Mo Willems's ''Knuffle Bunny" follows two of his earlier, highly praised successes, featuring a cartoonish, flat-colored, hard-edged, and geometrical pigeon distinguished in my mind by violent outbursts of temper signified by scrawling crayon and comic-book shorthand. ''Don't Let the Pigeon Drive the Bus!" was a Caldecott Honor Book last year. This year, we have the sharp and tiny tale of little Trixie, who accompanies her father to the laundromat, forgets and leaves her ''knuffle bunny" there, screeches in distress, returns, retrieves bunny from the laundromat, and, having hitherto babbled baby talk, now triumphantly utters her first words: ''Knuffle Bunny!!!" The illustrations are painted against what appear to be treasured sepia-toned photographs of Brooklyn.
Despite the charms of these books, their selection in this year of some of the most glorious children's books ever is to me unaccountable. It is as though the selection committee had viewed the whole rich panorama through a keyhole.
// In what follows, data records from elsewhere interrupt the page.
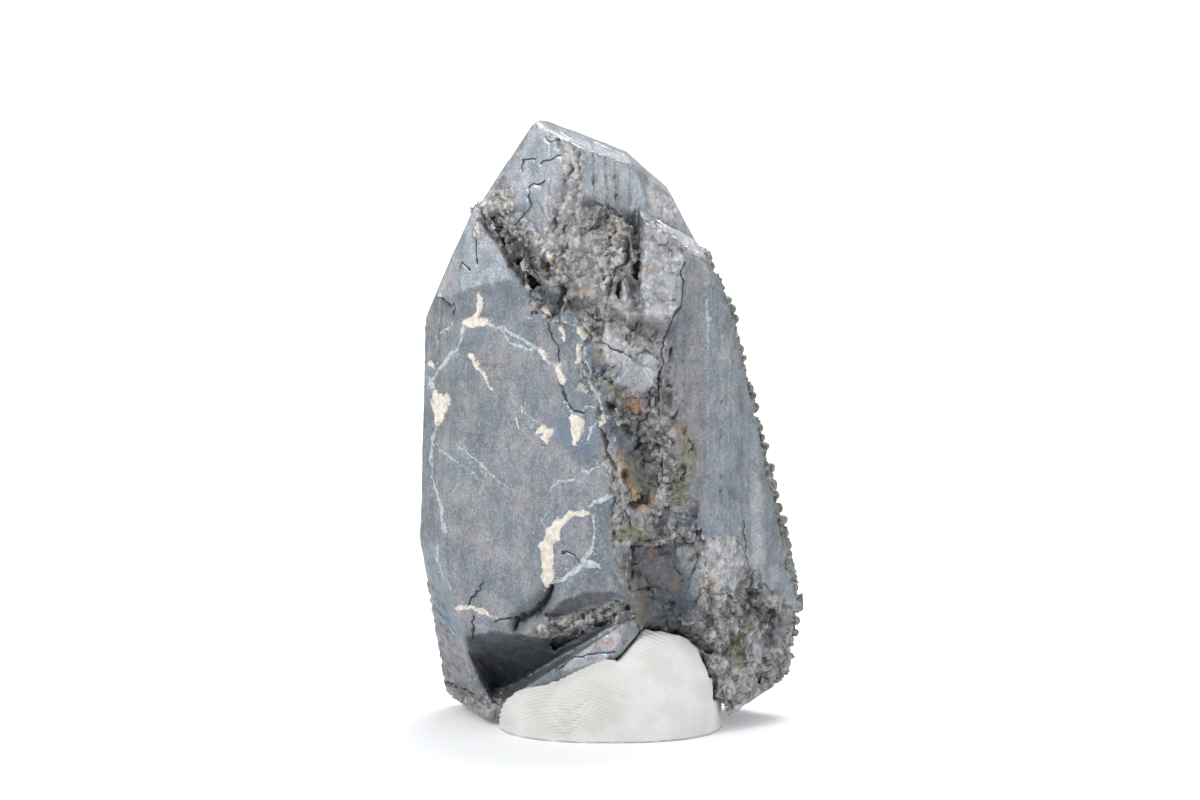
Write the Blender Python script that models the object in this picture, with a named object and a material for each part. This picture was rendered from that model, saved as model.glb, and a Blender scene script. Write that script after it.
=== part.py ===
"""A ferberite crystal standing in a wad of white mineral putty.

Two crystals are grown together in parallel: a broad one in front, whose top and middle are broken
into blocky rubble, and a taller one behind it with a wedge-shaped end. Both are cut from the
planes of their faces, joined, and then given their fracture pits, rubble, ribs and druse.

Lengths are in millimetres until a mesh is made. X runs to the right as seen from the front,
Y away from the viewer, Z up from the surface that the putty rests on. A face is written as
(azimuth, elevation, point): azimuth 0 looks to the front, 90 to the right and 180 to the back,
elevation is how far the face looks up, and the point is any point on the face.
"""

import math
import random

import bmesh
import bpy
from mathutils import Euler, Matrix, Vector

MM = 0.001
# Half the size of the cube that each block is cut from, and the clearance round the crystal.
BLANK = 80.0
GAP = 0.3

# Front crystal: its prism faces, its shoulders and its broken foot.
LEFT_FACE = (-27.5, 0, (1.4, -10.8, 25))
RIDGE_FACE = (2, 0, (3, -11.2, 25))
RIGHT_FACE = (27, 0, (4.9, -11.0, 25))
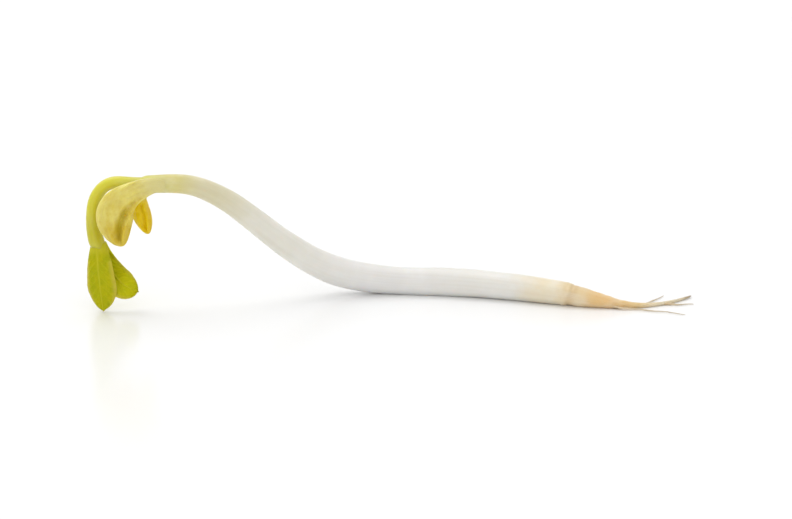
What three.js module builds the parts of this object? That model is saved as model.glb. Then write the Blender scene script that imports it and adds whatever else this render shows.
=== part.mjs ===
// A mung bean sprout, lying as it comes to rest on a table: a plump white stem with a bowed
// middle, a tapering root, and an arched neck from which two seed leaves and two young leaves
// hang. Millimetres, +Z up. The sprout runs along X, root to +X and head to -X, and the table
// is z = 0, with the origin under the middle of the sprout.

import * as THREE from 'three';

// Driving dimensions: thicknesses are across, and half widths run from base to tip.
const STEM_THICK = 3.53;
const NECK_THICK = 2.25;
const STEM_FOOT_THICK = 2.95;
const COLLAR_THICK = 2.72;
const EPICOTYL_THICK = 1.5;
const ROOT_TIP_THICK = 0.26;
const ROOTLET_THICK = 0.28;
const BUD_THICK = 0.42;
const YOUNG_LEAF_HALVES = [0.75, 1.02, 1.33, 1.55, 1.68, 1.64, 1.28, 0.15];
const YOUNG_LEAF_THICK = 0.34;
const YOUNG_LEAF_CUP = 0.5; // how far a blade's edges stand off its midrib at its widest
const SEED_LEAF_THICK = 1.4;
const JOIN_GAP = 0.06; // clear space between two organs that grow from one another

// Lengths along the centre line, from the root tip.
const ROOT_LENGTH = 16.6;
const STEM_LENGTH = 58.2;

// Points that steer the one centre line of root, stem and epicotyl, from root tip to leaf base.
const LEAF_BASE = [-35.8, -3.2, 7.95];
const AXIS_POINTS = [
  [37.1, 2.3, 0.16],
  [34.8, -0.1, 0.19],
  [32, -1.9, 0.24],
  [28.8, -2.6, 0.32],
  [25.2, -2.1, 0.76],
  [21.2, -0.7, 1.36],
  [15.8, 1.2, 1.56],
  [8.3, 3.5, 1.62],
  [0.3, 4.5, 1.5],
  [-7.7, 3.8, 2.5],
  [-14.2, 2.1, 7.2],
  [-19.6, 0.1, 12.7],
  [-24.9, -1.7, 15.9],
  [-30.3, -2.95, 15.3],
  [-34, -3.15, 16.45],
  [-36.1, -3.2, 14.3],
  [-36.4, -3.2, 11.7],
  [-36.35, -3.2, 9.7],
  LEAF_BASE,
];

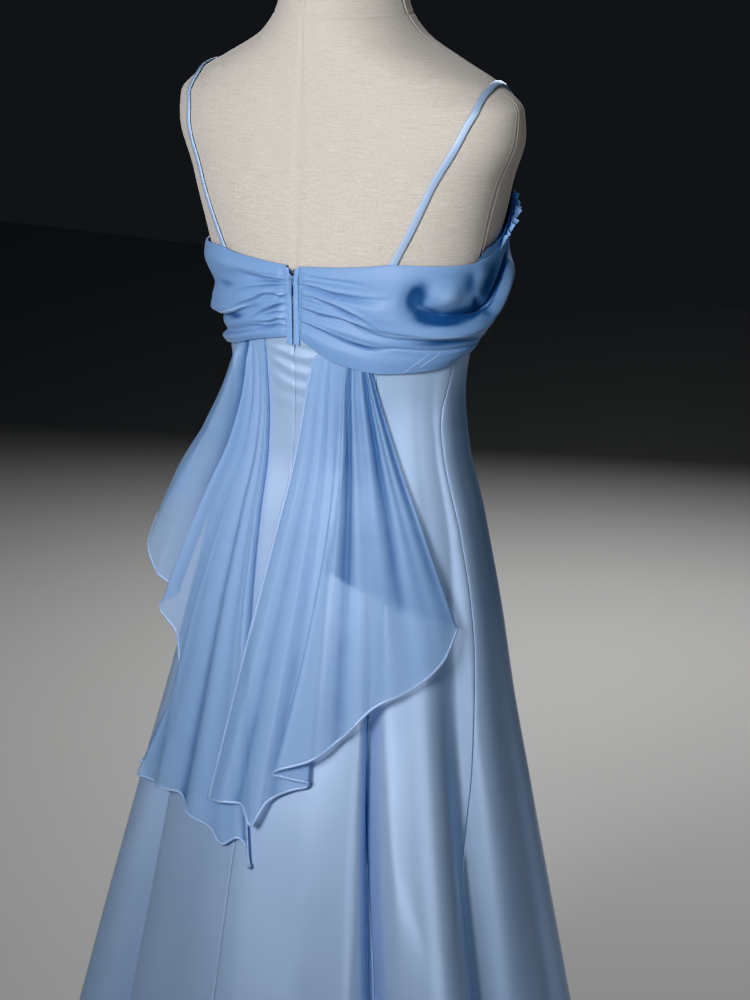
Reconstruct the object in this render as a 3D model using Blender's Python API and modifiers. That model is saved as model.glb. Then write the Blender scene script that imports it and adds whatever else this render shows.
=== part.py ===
"""Satin evening gown with a chiffon drape, standing on a limbless dress form.

The frame is the wearer's own: +Z is up from the floor, -Y is the front, +Y the back, +X the wearer's left.
Every cloth piece is laid out on one surface of the gown, read at an angle from the centre back
(degrees, positive towards the wearer's left) and a height above the floor, and stands off it by a lift.
"""
import functools
import math

import bmesh
import bpy
from mathutils import Matrix, Vector

# Driving sizes, in metres.
CLEARANCE = 0.0003
SATIN_WALL = 0.0015
CHIFFON_WALL = 0.0010
HEM_HEIGHT = 0.018
FORM_FOOT = 0.800
STRAP_WIDTH = 0.007
STRAP_WALL = 0.0012
ZIP_SLOT = 0.0020
ZIP_FOOT = 0.860
STRIP_WIDTH = 0.006
STRIP_FOOT = 1.178
BASE_RADIUS = 0.170
BASE_THICKNESS = 0.012
BOSS_RADIUS = 0.034
BOSS_TOP = 0.045
POLE_RADIUS = 0.014
COLLAR_RADIUS = 0.030
COLLAR_HEIGHT = 0.030
SLIDER_HEIGHT = 1.2425
SLIDER_WIDTH = 0.0052
SLIDER_LENGTH = 0.009
SLIDER_THICKNESS = 0.0018
TAB_LENGTH = 0.016
TAB_WIDTH = 0.0030
TAB_THICKNESS = 0.0010
RING_RADIUS = 0.0013
PIN_RADIUS = 0.0005

MILLI = 0.001
TINY = 1e-4


def curves(*rows):
    """Make a function that reads a table's columns at any value of its first column, without overshoot."""
    keys = [row[0] for row in rows]
    columns = list(zip(*rows))[1:]
    spans = [after - before for before, after in zip(keys, keys[1:])]

    def tangents(values):
        rises = [(after - before) / span for before, after, span in zip(values, values[1:], spans)]
        middle = [2 * p * q / (p + q) if p * q > 0 else 0.0 for p, q in zip(rises, rises[1:])]
        return [rises[0]] + middle + [rises[-1]]

    slopes = [tangents(values) for values in columns]

    def read(key):
        key = min(max(key, keys[0]), keys[-1])
        i = 0
        while i < len(spans) - 1 and key > keys[i + 1]:
            i += 1
        t = (key - keys[i]) / spans[i]
        near, far = (1 + 2 * t) * (1 - t) ** 2, t * t * (3 - 2 * t)
        lead, trail = t * (1 - t) ** 2 * spans[i], t * t * (t - 1) * spans[i]
        return [near * v[i] + far * v[i + 1] + lead * m[i] + trail * m[i + 1]
                for v, m in zip(columns, slopes)]

    return read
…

Let me be specific. Even now, in 2005, shamefully, neither Eric Carle (Laura Ingalls Wilder Medal) nor Ashley Bryan (Coretta Scott King Award) has yet to grace the Library Association's lists. This year, also, we are blessed with Stephen Huneck's magnanimously exuberant woodcut ''Sally Goes to the Vet"; with James Rumford's important and technically dazzling ''Sequoyah"; with Steve Jenkins's stunning life-size collages of animal parts; with Douglas Florian's wittily rhymed ''Omnibeasts," subtle and multilayered as the work of Paul Klee himself; Lois Ehlert's ''Pie in the Sky," a work of such rainbow joy and sophistication that it should be a lifelong memory for any child who has ever seen it; and, by no means least, the sensational pastiche ''Egyptology," an irresistible publishing phenomenon that should not be wholly disqualified just because children and parents love it, and bookstores can't keep it on the shelves.